■ **EXERCISE OBJECTIVE**:
Beginning at the first line of the data, print each line exactly, stopping after the line that contains "return mixed(160, 176, ease((y".

═════ GIVEN INFORMATION

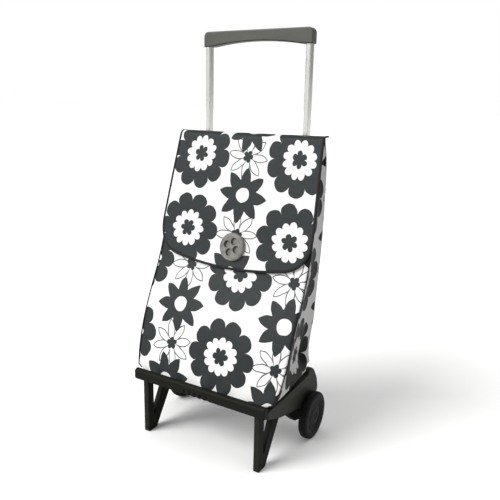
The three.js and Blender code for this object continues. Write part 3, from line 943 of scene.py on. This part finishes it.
def frontLine(z, lift=0):
    size = bagSize
    slope = size["lower"] if z < size["waistZ"] else size["upper"]
    near = max(0, 1 - abs(z - size["waistZ"]) / size["bend"])
    softened = -(size["lower"] - size["upper"]) * size["bend"] / 4 * near * near
    slump = size["slump"] * math.sin(math.pi * min(max((z - 165) / 275, 0), 1)) ** 2
    return size["waistY"] + (z - size["waistZ"]) * slope + softened - slump - 1.06 * lift


def armTop(y):
    if y < -150:
        return 153
    if y < -48:
        return mixed(153, 160, (y + 150) / 102)
    return mixed(160, 176, ease((y + 48) / 12))


def sideReach(y, z):
    # half width of the bag at a depth and height: out over the arms, and drawn in behind their horns
    front = frontLine(z)
    share = min(max((y - front) / (bagSize["backY"] - front), 0), 1)
    wanted = mixed(along(frontWidths, z), along(backWidths, z), ease(share) * 0.55 + share * 0.45)
    over = ease((z - armTop(y) - 1.0) / 15)
    return mixed(bagSize["armSide"], max(wanted, bagSize["armSide"]), over)


def mouthDrop(u, z):
    # how far the bag's mouth hangs down in the middle
    return bagSize["sag"] * (1 - u * u) * ease((z - 640) / 84)


def ripple(x, y, z, size, seed):
    return noise.noise(Vector((x / size, y / size + seed * 7.3, z / size - seed * 3.1)))


def frontPlan(x, z):
    # from height to distance along the sloping cloth
    length = 0
    steps = 12
    low = bagSize["bottom"]
    for k in range(steps):
        a, b = mixed(low, z, k / steps), mixed(low, z, (k + 1) / steps)
        length += math.hypot(b - a, frontLine(b) - frontLine(a))
    return x * mm, length * mm


# how far the front swells and folds: looser below slackZ, with small gathers at its foot
frontShape = dict(half=190, belly=6.5, slackZ=395, folds=2.2, fineFolds=0.9, tautFolds=0.8, gathers=2.0,
                  gatherZ=215, turnIn=3.0)


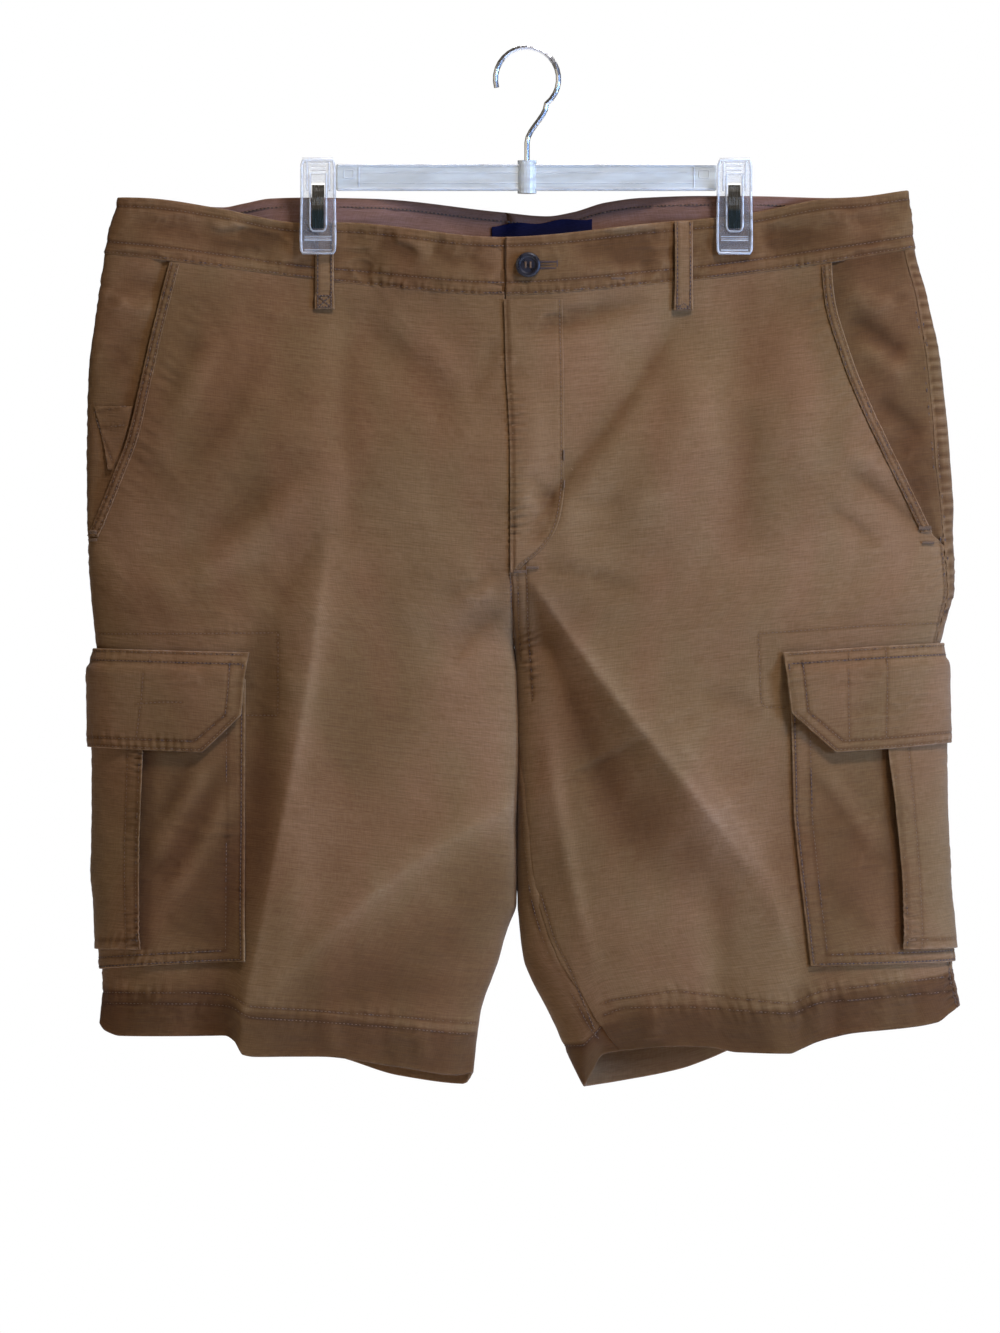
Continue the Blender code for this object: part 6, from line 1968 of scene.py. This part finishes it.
def make_label():
    x, drop = np.meshgrid(np.linspace(*LABEL_X, 49), np.linspace(*LABEL_DROP, 19))
    top_share = ease((LABEL_DROP[1] - drop) / (LABEL_DROP[1] - LABEL_DROP[0]))
    tilt = blend(1.5, -3.6, (x - LABEL_X[0]) / (LABEL_X[1] - LABEL_X[0]))
    wave = (0.9 * np.sin(x * 0.19) + tilt) * top_share
    lift = BAND_PROUD - BAND_CLOTH - LAY_GAP + 0.25 * np.sin(x * 0.3 + drop * 0.1)
    base, out = raised(x, drop + wave, True)
    points = base + out * ((lift - LABEL_CLOTH) * MM)[..., None]
    surface = {"points": points, "out": -out, "across": x, "down": drop, "ditch": np.zeros(x.shape)}
    piece = cloth_shell("waist_label_cloth", surface, LABEL_CLOTH, LABEL, COARSE_STRIDE, worn=())
    declare(piece, "label", ["waistband_cloth"], "waist_label")


FLY_LAP = 1.2
# how far the overlap still stands proud at its outer edge, and over how wide a strip it sinks to that
FLY_EDGE_PROUD = 1.05
FLY_MELT = 5.0


def make_fly_placket():
    """The fly's overlap. Its inner edge is a fold, and its outer edge melts into the panel."""
    drops = np.linspace(FLY_EDGE[0][0], FLY_EDGE[-1][0], whole(188 / FINE, COARSE_STRIDE) + 1)
    centre, outer = smooth(CENTRE_SEAM, drops), smooth(FLY_EDGE, drops)
    x_in = centre + SEAM_GAP
    x_out = np.maximum(outer, x_in + 2.0)
    share = np.linspace(0, 1, 31)[None, :]
    turn, level = turn_and_level("left", blend(x_in[:, None], x_out[:, None], share), drops[:, None])
    from_edge = (1 - share) * (x_out - x_in)[:, None]
    proud = FLY_LIFT + FLY_CLOTH
    lift = proud - (proud - FLY_EDGE_PROUD) * (1 - ease(from_edge / FLY_MELT))
    j_line = evenly(np.stack([outer - 2.2, drops], axis=1), 2.0)
    j_line = j_line[j_line[:, 0] > smooth(CENTRE_SEAM, j_line[:, 1]) + 2.0]
    rows = [row_at("left", "faint", *j_line.T), row_at("left", "side", centre + 1.9, drops)]
    surface = tube_surface("left", turn, level, lift, rows)
    surface["points"][:, 0, 0] -= FLY_LAP * MM
    piece = cloth_shell("fly_placket_cloth", surface, FLY_CLOTH, CANVAS, COARSE_STRIDE, worn=("start",))
    declare(piece, "twill", ["front_panel_left"], "fly_placket")
    sew("fly_stitching", row_threads("left", proud - 0.3, rows))


BACKING_HALF = 7.0
BACKING_CLOTH = 0.8


def make_seam_backing(name, back, first_drop, last_drop):
    """The pressed seam allowances behind the centre seam."""
    drops = np.linspace(first_drop, last_drop, 91)[:, None]
    x = smooth(CENTRE_SEAM, drops) + BACKING_HALF * np.linspace(-1, 1, 13)[None, :]
    x, drops = np.broadcast_arrays(x, drops)
    base, out = raised(x, drops, back)
    points = base - out * (CLOTH + 0.15) * MM
    # painted shade over the whole strip, which lies back in the seam's gap
    surface = {"points": points, "out": out, "across": x, "down": drops, "ditch": np.full(x.shape, 0.6)}
    piece = cloth_shell(name, surface, BACKING_CLOTH, CANVAS, COARSE_STRIDE, worn=())
    panel = "back_panel" if back else "front_panel"
    declare(piece, "twill", [f"{panel}_left", f"{panel}_right"])


# ================================================================ bartacks, buttonhole, button thread
# centre and half length in chart units, the width in millimetres, whether it runs down,
# its lift in millimetres
BARTACKS = [
    ((520, 572), 6, 1.8, False, 0.5), ((532, 568), 6, 1.8, False, 0.5), ((563, 456), 5, 1.3, True, 1.2),
    ((564, 485), 4, 1.3, True, 1.2), ((618, 279), 7, 1.6, False, 0.9),
    ((927, 543), 6, 1.8, False, 1.2),
    ((94, 540), 4, 1.8, False, 1.0),
]


def make_bartacks():
    parts = []
    for (cx, cy), half, width, runs_down, lift in BARTACKS:
        ends = [(cx, cy - half), (cx, cy + half)] if runs_down else [(cx - half, cy), (cx + half, cy)]
        parts.append(dense_bar(*raised_line(evenly(chart(ends), 0.8), lift), width, 0.5))
    sew("bartacks", parts)


BUTTONHOLE_X = (532, 557)
BUTTONHOLE_Y = 266
BUTTONHOLE_SPREAD = 3.2


def make_buttonhole():
    """Close dark stitches round a slit: a bar on each side, one at the end, and a dark strip of painted shade
    in the slit itself.
    """
    parts = []
    (x0, x1), y, spread = BUTTONHOLE_X, BUTTONHOLE_Y, BUTTONHOLE_SPREAD
    for ends, width in (([(x0, y - spread), (x1, y - spread)], 1.5),
                        ([(x0, y + spread), (x1, y + spread)], 1.5),
                        ([(x1, y - 1.5 * spread), (x1, y + 1.5 * spread)], 1.4),
                        ([(x0, y), (x1 - 3, y)], 0.7)):
        line = evenly(chart(ends), 0.8)
        points, faces, _ = dense_bar(*raised_line(line, BAND_PROUD + 0.15), width, 0.45)
        parts.append((points, faces, HOLE_SLOT))
    sew("buttonhole", parts)


# how deep in the button its thread lies, and how thick each of its strands is
BUTTON_THREAD_DEPTH = 1.05
BUTTON_THREAD_RADIUS = 0.26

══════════

■ **EXERCISE OUTPUT**:
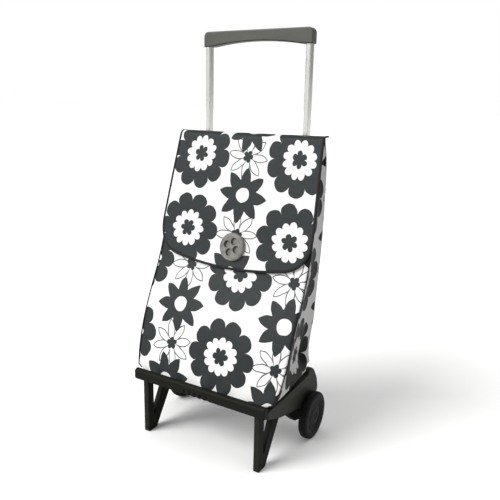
The three.js and Blender code for this object continues. Write part 3, from line 943 of scene.py on. This part finishes it.
def frontLine(z, lift=0):
    size = bagSize
    slope = size["lower"] if z < size["waistZ"] else size["upper"]
    near = max(0, 1 - abs(z - size["waistZ"]) / size["bend"])
    softened = -(size["lower"] - size["upper"]) * size["bend"] / 4 * near * near
    slump = size["slump"] * math.sin(math.pi * min(max((z - 165) / 275, 0), 1)) ** 2
    return size["waistY"] + (z - size["waistZ"]) * slope + softened - slump - 1.06 * lift


def armTop(y):
    if y < -150:
        return 153
    if y < -48:
        return mixed(153, 160, (y + 150) / 102)
    return mixed(160, 176, ease((y + 48) / 12))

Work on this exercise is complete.